* YOUR OBJECTIVE *
Write out all of the data without omission, exactly as shown.

--------------------

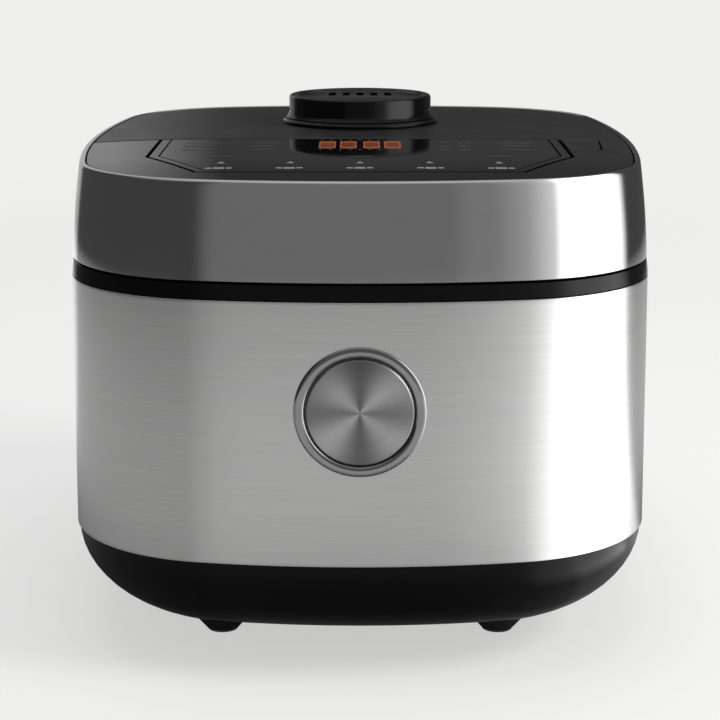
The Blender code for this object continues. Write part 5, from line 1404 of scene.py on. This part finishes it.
def make_tent():
    """Soft wall round the cooker, seen only in its reflections, with a few lit panels on it, and a floor
    glowing less near the cooker as a painted shadow.
    """
    bpy.ops.mesh.primitive_circle_add(vertices=128, radius=0.75, fill_type="NOTHING",
                                      location=(0.0, 0.0, 0.0015))
    ground = bpy.context.object
    bpy.ops.object.transform_apply(location=True, rotation=True, scale=True)
    bpy.ops.object.mode_set(mode="EDIT")
    bpy.ops.mesh.select_all(action="SELECT")
    bpy.ops.mesh.extrude_region_move(TRANSFORM_OT_translate={"value": (0.0, 0.0, 1.3)})
    close_ring(ground, lambda place: place.z < 0.01)
    bpy.ops.object.mode_set(mode="OBJECT")
    tent = ground
    tent.name = "studio_tent"
    material = bpy.data.materials.new("tent_cloth")
    material.use_nodes = True
    tree = material.node_tree
    tree.nodes.clear()
    place = tree.nodes.new("ShaderNodeTexCoord")
    turn = tree.nodes.new("ShaderNodeMapping")
    turn.inputs["Rotation"].default_value = (0.0, 0.0, math.radians(90.0))
    tree.links.new(place.outputs["Object"], turn.inputs["Vector"])
    around = tree.nodes.new("ShaderNodeTexGradient")
    around.gradient_type = "RADIAL"
    tree.links.new(turn.outputs[0], around.inputs["Vector"])
    bearing = range_node(tree, around.outputs["Fac"], 0.0, 1.0, -180.0, 180.0)
    wall = TENT_LEVEL
    for middle, half_width, soft_edge, brightness in TENT_PANELS.values():
        mask = panel_mask(tree, bearing, middle, half_width, soft_edge)
        wall = math_node(tree, "ADD", math_node(tree, "MULTIPLY", mask, brightness), wall)
    split = tree.nodes.new("ShaderNodeSeparateXYZ")
    tree.links.new(place.outputs["Object"], split.inputs[0])
    low = range_node(tree, split.outputs["Z"], 0.06, 0.11)
    distance = tree.nodes.new("ShaderNodeVectorMath")
    distance.operation = "LENGTH"
    tree.links.new(place.outputs["Object"], distance.inputs[0])
    # The tent's floor glows less close to the cooker, a painted shadow of the cooker seen in reflections, and
    # stays bright on the lit right side, a painted pool of light.
    painted_floor_shadow_and_light = range_node(tree, distance.outputs["Value"], 0.17, 0.42, 0.06, 1.0)
    lit_side = math_node(tree, "MULTIPLY", panel_mask(tree, bearing, *LIT_FLOOR),
                         range_node(tree, distance.outputs["Value"], 0.20, 0.24))
    painted_floor_shadow_and_light = math_node(tree, "MAXIMUM", painted_floor_shadow_and_light, lit_side)
    from_wall = math_node(tree, "MINIMUM", math_node(tree, "MULTIPLY", wall, 1.4), 2.6)
    bounce = math_node(tree, "ADD", from_wall, 0.48)
    high = range_node(tree, split.outputs["Z"], 0.62, 0.95)
    upper = tree.nodes.new("ShaderNodeMix")
    tree.links.new(high, upper.inputs["Factor"])
    tree.links.new(wall, upper.inputs["A"])
    upper.inputs["B"].default_value = 0.75
    level = tree.nodes.new("ShaderNodeMix")
    tree.links.new(low, level.inputs["Factor"])
    tree.links.new(math_node(tree, "MULTIPLY", bounce, painted_floor_shadow_and_light), level.inputs["A"])
    tree.links.new(upper.outputs["Result"], level.inputs["B"])
    glow = glow_node(tree, (1.0, 1.0, 1.0), 1.0)
    tree.links.new(level.outputs["Result"], glow.inputs["Strength"])
    out = tree.nodes.new("ShaderNodeOutputMaterial")
    tree.links.new(glow.outputs[0], out.inputs["Surface"])
    tent.data.materials.append(material)
    tent.visible_camera = False
    tent.visible_diffuse = False
    tent.visible_shadow = False
    tent.visible_transmission = False


def make_lamp(name, place, aim, size, power, colour=(1.0, 1.0, 1.0)):
    bpy.ops.object.light_add(type="AREA", location=place)
    lamp = bpy.context.object
    lamp.name = name
    lamp.data.shape = "DISK"
    lamp.data.size = size
    lamp.data.energy = power
    lamp.data.color = colour
    lamp.rotation_euler = (Vector(aim) - Vector(place)).to_track_quat("-Z", "Y").to_euler()
    lamp.visible_glossy = False
    lamp.visible_camera = False


make_world()
make_floor()
make_tent()
make_lamp("key_light", (1.7, -0.6, 1.5), (0.0, 0.0, 0.08), 1.0, 34.0, (1.0, 0.985, 0.96))
make_lamp("top_light", (-0.1, 0.1, 1.9), (0.0, 0.0, 0.0), 1.5, 12.0)

bpy.ops.object.camera_add(location=(0.0, -1.080, 0.364), rotation=(math.radians(77.16), 0.0, 0.0))
camera = bpy.context.object
camera.name = "main_camera"
camera.data.lens = 99.75
camera.data.sensor_width = 36.0
bpy.context.scene.camera = camera
bpy.context.scene.view_settings.view_transform = "Standard"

--------------------

* FULL SOLUTION *
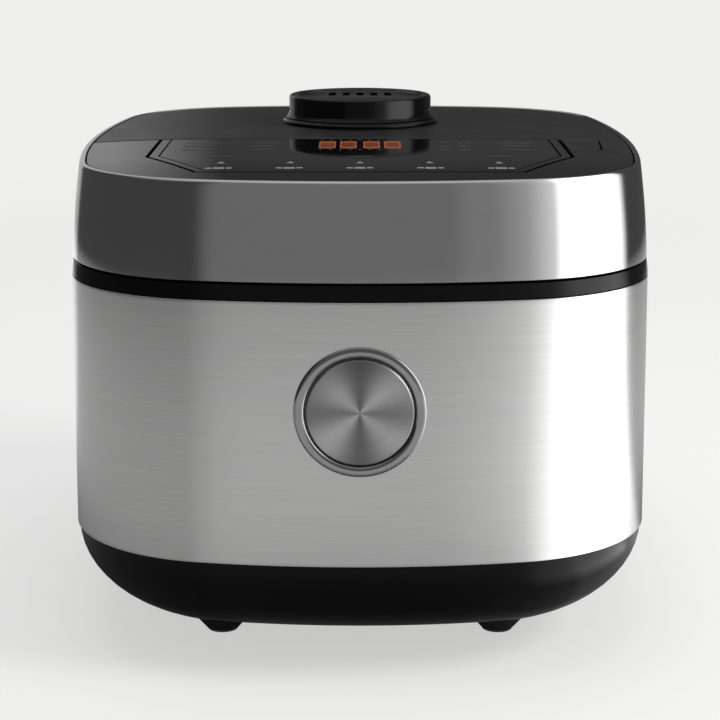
The Blender code for this object continues. Write part 5, from line 1404 of scene.py on. This part finishes it.
def make_tent():
    """Soft wall round the cooker, seen only in its reflections, with a few lit panels on it, and a floor
    glowing less near the cooker as a painted shadow.
    """
    bpy.ops.mesh.primitive_circle_add(vertices=128, radius=0.75, fill_type="NOTHING",
                                      location=(0.0, 0.0, 0.0015))
    ground = bpy.context.object
    bpy.ops.object.transform_apply(location=True, rotation=True, scale=True)
    bpy.ops.object.mode_set(mode="EDIT")
    bpy.ops.mesh.select_all(action="SELECT")
    bpy.ops.mesh.extrude_region_move(TRANSFORM_OT_translate={"value": (0.0, 0.0, 1.3)})
    close_ring(ground, lambda place: place.z < 0.01)
    bpy.ops.object.mode_set(mode="OBJECT")
    tent = ground
    tent.name = "studio_tent"
    material = bpy.data.materials.new("tent_cloth")
    material.use_nodes = True
    tree = material.node_tree
    tree.nodes.clear()
    place = tree.nodes.new("ShaderNodeTexCoord")
    turn = tree.nodes.new("ShaderNodeMapping")
    turn.inputs["Rotation"].default_value = (0.0, 0.0, math.radians(90.0))
    tree.links.new(place.outputs["Object"], turn.inputs["Vector"])
    around = tree.nodes.new("ShaderNodeTexGradient")
    around.gradient_type = "RADIAL"
    tree.links.new(turn.outputs[0], around.inputs["Vector"])
    bearing = range_node(tree, around.outputs["Fac"], 0.0, 1.0, -180.0, 180.0)
    wall = TENT_LEVEL
    for middle, half_width, soft_edge, brightness in TENT_PANELS.values():
        mask = panel_mask(tree, bearing, middle, half_width, soft_edge)
        wall = math_node(tree, "ADD", math_node(tree, "MULTIPLY", mask, brightness), wall)
    split = tree.nodes.new("ShaderNodeSeparateXYZ")
    tree.links.new(place.outputs["Object"], split.inputs[0])
    low = range_node(tree, split.outputs["Z"], 0.06, 0.11)
    distance = tree.nodes.new("ShaderNodeVectorMath")
    distance.operation = "LENGTH"
    tree.links.new(place.outputs["Object"], distance.inputs[0])
    # The tent's floor glows less close to the cooker, a painted shadow of the cooker seen in reflections, and
    # stays bright on the lit right side, a painted pool of light.
    painted_floor_shadow_and_light = range_node(tree, distance.outputs["Value"], 0.17, 0.42, 0.06, 1.0)
    lit_side = math_node(tree, "MULTIPLY", panel_mask(tree, bearing, *LIT_FLOOR),
                         range_node(tree, distance.outputs["Value"], 0.20, 0.24))
    painted_floor_shadow_and_light = math_node(tree, "MAXIMUM", painted_floor_shadow_and_light, lit_side)
    from_wall = math_node(tree, "MINIMUM", math_node(tree, "MULTIPLY", wall, 1.4), 2.6)
    bounce = math_node(tree, "ADD", from_wall, 0.48)
    high = range_node(tree, split.outputs["Z"], 0.62, 0.95)
    upper = tree.nodes.new("ShaderNodeMix")
    tree.links.new(high, upper.inputs["Factor"])
    tree.links.new(wall, upper.inputs["A"])
    upper.inputs["B"].default_value = 0.75
    level = tree.nodes.new("ShaderNodeMix")
    tree.links.new(low, level.inputs["Factor"])
    tree.links.new(math_node(tree, "MULTIPLY", bounce, painted_floor_shadow_and_light), level.inputs["A"])
    tree.links.new(upper.outputs["Result"], level.inputs["B"])
    glow = glow_node(tree, (1.0, 1.0, 1.0), 1.0)
    tree.links.new(level.outputs["Result"], glow.inputs["Strength"])
    out = tree.nodes.new("ShaderNodeOutputMaterial")
    tree.links.new(glow.outputs[0], out.inputs["Surface"])
    tent.data.materials.append(material)
    tent.visible_camera = False
    tent.visible_diffuse = False
    tent.visible_shadow = False
    tent.visible_transmission = False


def make_lamp(name, place, aim, size, power, colour=(1.0, 1.0, 1.0)):
    bpy.ops.object.light_add(type="AREA", location=place)
    lamp = bpy.context.object
    lamp.name = name
    lamp.data.shape = "DISK"
    lamp.data.size = size
    lamp.data.energy = power
    lamp.data.color = colour
    lamp.rotation_euler = (Vector(aim) - Vector(place)).to_track_quat("-Z", "Y").to_euler()
    lamp.visible_glossy = False
    lamp.visible_camera = False


make_world()
make_floor()
make_tent()
make_lamp("key_light", (1.7, -0.6, 1.5), (0.0, 0.0, 0.08), 1.0, 34.0, (1.0, 0.985, 0.96))
make_lamp("top_light", (-0.1, 0.1, 1.9), (0.0, 0.0, 0.0), 1.5, 12.0)

bpy.ops.object.camera_add(location=(0.0, -1.080, 0.364), rotation=(math.radians(77.16), 0.0, 0.0))
camera = bpy.context.object
camera.name = "main_camera"
camera.data.lens = 99.75
camera.data.sensor_width = 36.0
bpy.context.scene.camera = camera
bpy.context.scene.view_settings.view_transform = "Standard"